Não posso falar por todos os adolescentes que ouviram a música na mesma altura que eu, apenas pela comunidade onde me inseria. Sit Down era um hino não comentado, apenas vivido. Conhecia quem, como eu, se recusasse a ter a música na colecção de cassetes, por medo de banalizar o seu efeito, mesmo que não o soubéssemos e não o reconhecêssemos. Era uma música para ser ouvida a espaços, só quando estivéssemos com necessidade do alívio e da partilha que trazia.

 

Quando a ouvi hoje não senti o mesmo porque não sinto as mesmas coisas que quando tinha 13-14-15-16 anos de idade. Não tenho os sentimentos extremos desses tempos.

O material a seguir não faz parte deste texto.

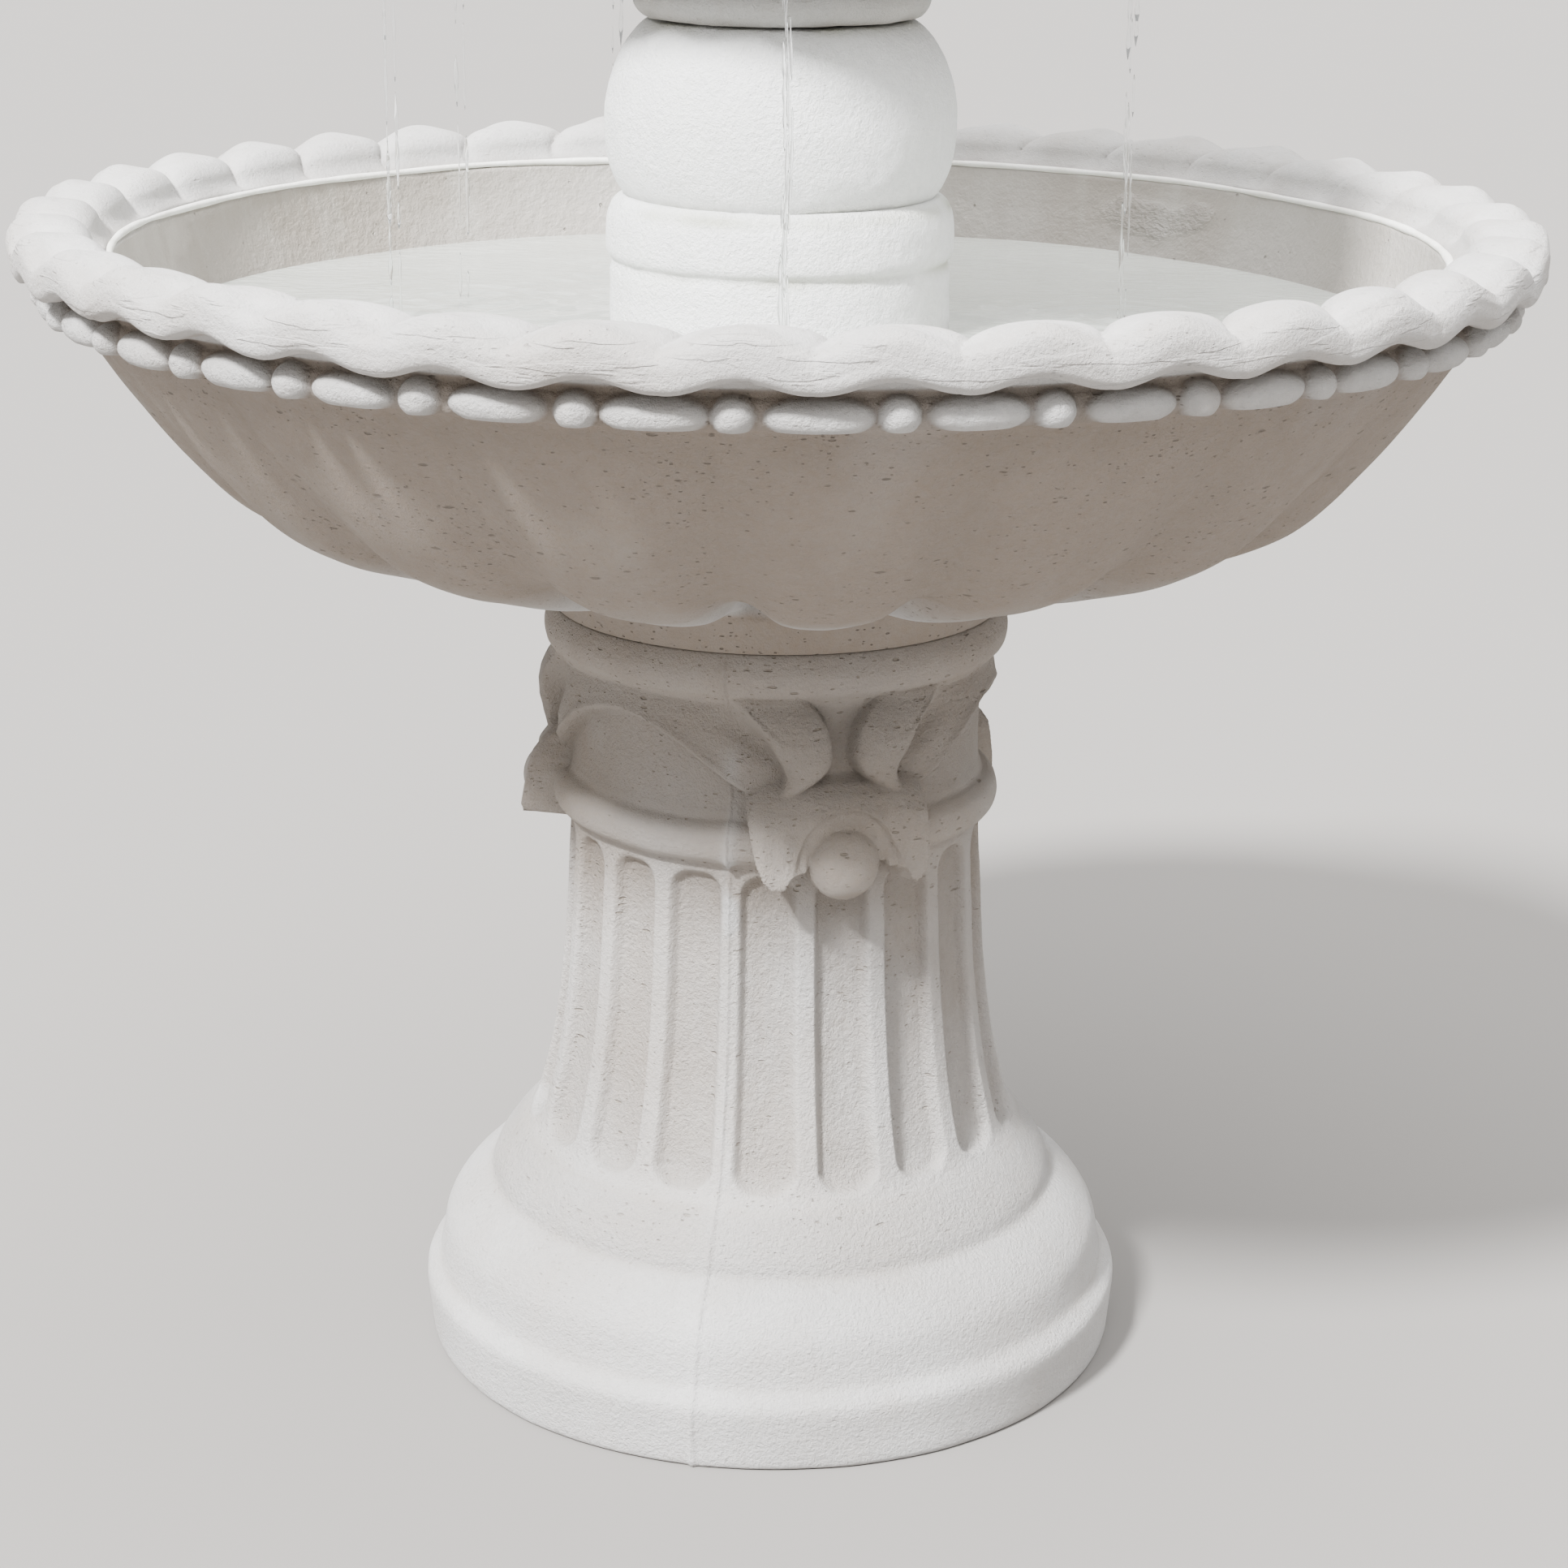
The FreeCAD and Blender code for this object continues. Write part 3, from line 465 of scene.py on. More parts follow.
def pedestal_section():
    """Outside from the ground to the seat, then down the channel through the middle; closed."""
    top = FOOT_BOTTOM + 0.3
    return half_section([
        (4.0, [(199, 0), (208, 0)]),
        (2.0, [(208, 0), (210.5, 2.0), (212.5, 20), (214, 37), (212.5, 41.5)]),
        (1.5, [(212.5, 41.5), (205, 49)]),
        (2.2, [(205, 49), (203.6, 58), (200.5, 74), (192, 87), (181, 97), (172, 102.5)]),
        (2.2, [(172, 102.5), (171, 109), (166.5, 117.5), (160, 126), (152.5, 134.4)]),
        (1.8, [(152.5, 134.4), (144.8, 146), (136.5, 178), (130.8, 212), (126.6, 250), (123.8, 298),
               (122, 336)]),
        (1.0, [(122, 336), (127.4, 338)]),
        (1.0, [(127.4, 338), (131.2, 341.5), (133, 348), (131.5, 355.5), (127, 360)]),
        (1.0, [(127, 360), (122.4, 363.5), (120.8, 380), (121.2, 402), (124, 424), (129.6, 435.5)]),
        (1.0, [(129.6, 435.5), (134.6, 440), (136.6, 448), (135.8, 454), (133.6, 459), (132.2, top - 0.8)]),
        (0.4, [(132.2, top - 0.8), (131.4, top)]),
        (0.5, [(131.4, top), (127, top)]),
        (1.5, [(127, top), (124, top)]),
        (1.5, [(124, top), (123.5, SEAT_HEIGHT)]),
        (6.0, [(123.5, SEAT_HEIGHT), (72, SEAT_HEIGHT)]),
        (5.0, [(72, SEAT_HEIGHT), (72, SEAT_HEIGHT - 13)]),
        (6.0, [(72, SEAT_HEIGHT - 13), (CHANNEL_RADIUS, SEAT_HEIGHT - 13)]),
        (12.0, [(CHANNEL_RADIUS, SEAT_HEIGHT - 13), (CHANNEL_RADIUS, 0)]),
        (8.0, [(CHANNEL_RADIUS, 0), (199, 0)]),
    ])[:-1]


# The capital's carving. A hem is its height against the degrees from a pendant's middle. The edges of a lobe
# are degrees, its stand is millimetres out from the column's face, and the bell's face is a radius, all
# three against height.
SWAG_HEM = ((0, 372), (14, 374), (19, 374), (22, 376), (26, 381.5), (31, 388.5), (36.5, 397), (42, 405),
            (48, 411.5), (54, 415.5), (60, 417))
LOBE_INNER = ((372, 14.5), (379, 11.6), (384, 8.6), (388, 6.2), (394, 3.6), (402, 2.4), (411, 2.8),
              (420, 3.8), (428, 6), (434, 8.6), (440, 11))
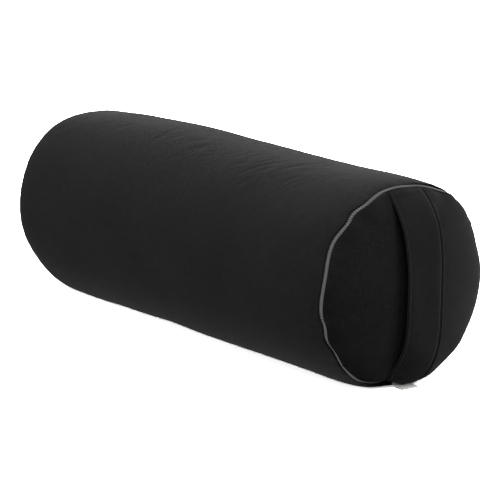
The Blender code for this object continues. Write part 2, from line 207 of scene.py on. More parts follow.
def run_along(points: Array) -> Array:
    """The distance along a line of points, at each of them."""
    return np.concatenate([[0], np.cumsum(np.linalg.norm(np.diff(points, axis=0), axis=-1))])


def cut_grid(along: Array, across: Array) -> Array:
    """Places on the flat cloth, for each step along it and each step across it."""
    return np.stack(np.meshgrid(along, across, indexing="ij"), axis=-1)


def ring_points(x: Array | float, radius: Array | float, height: Array | float, angle: Array) -> Array:
    """Points round the X axis.

    Args:
        x: along the axis.
        radius: from the axis.
        height: of the axis.
        angle: from +Y towards +Z.

    Returns:
        A point for each set of values.
    """
    parts = np.broadcast_arrays(x, radius * np.cos(angle), height + radius * np.sin(angle))
    return np.stack(parts, axis=-1)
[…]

Também não senti qualquer nostalgia por esses tempos, como algumas outras canções poderiam trazer, outras canções que nos fazem recordar tempos bons e esquecer os sentimentos de desadequação, de ausência e de não pertencer a nenhum lado, a nada nem ninguém. Sit Down faz-me lembrar precisamente as angústias desses tempos sem que as relativize ("nem sabíamos que eram os melhores momentos das nossas vidas" é um tema frequente quando se discute a adolescência). Faz-me lembrar que os sentimentos dessa altura, por muito que fosse uma altura maravilhosa para quem a veja desta distância, era um período unicamente difícil.

 

Mas ao ouvir a canção lembro esses sentimentos sem os viver. Sinto essencialmente esse momento de união - não com os amigos de hoje ou os amigos de então como são hoje. Sinto-me novamente unido aos amigos desses tempos precisamente nesses tempos, como se fosse transportado para aquela discoteca, pequena, suja, mal cheirosa, escura, e me pusesse a saltar com a multidão, unido pela música e apesar da distância temporal. É uma união ténue, porque não sinto o mesmo, mas sinto a recordação do sentimento e isso, pelos minutos que dura a canção, basta.

 

Por 5 a 7 minutos, sento-me, juntamente com o adolescente que éramos naquels momentos de partilha. O único adolescente único e colectivo que existia no mundo, ou pelo menos na cidade, discoteca ou sala onde a música fosse ouvida. E sorrio como então.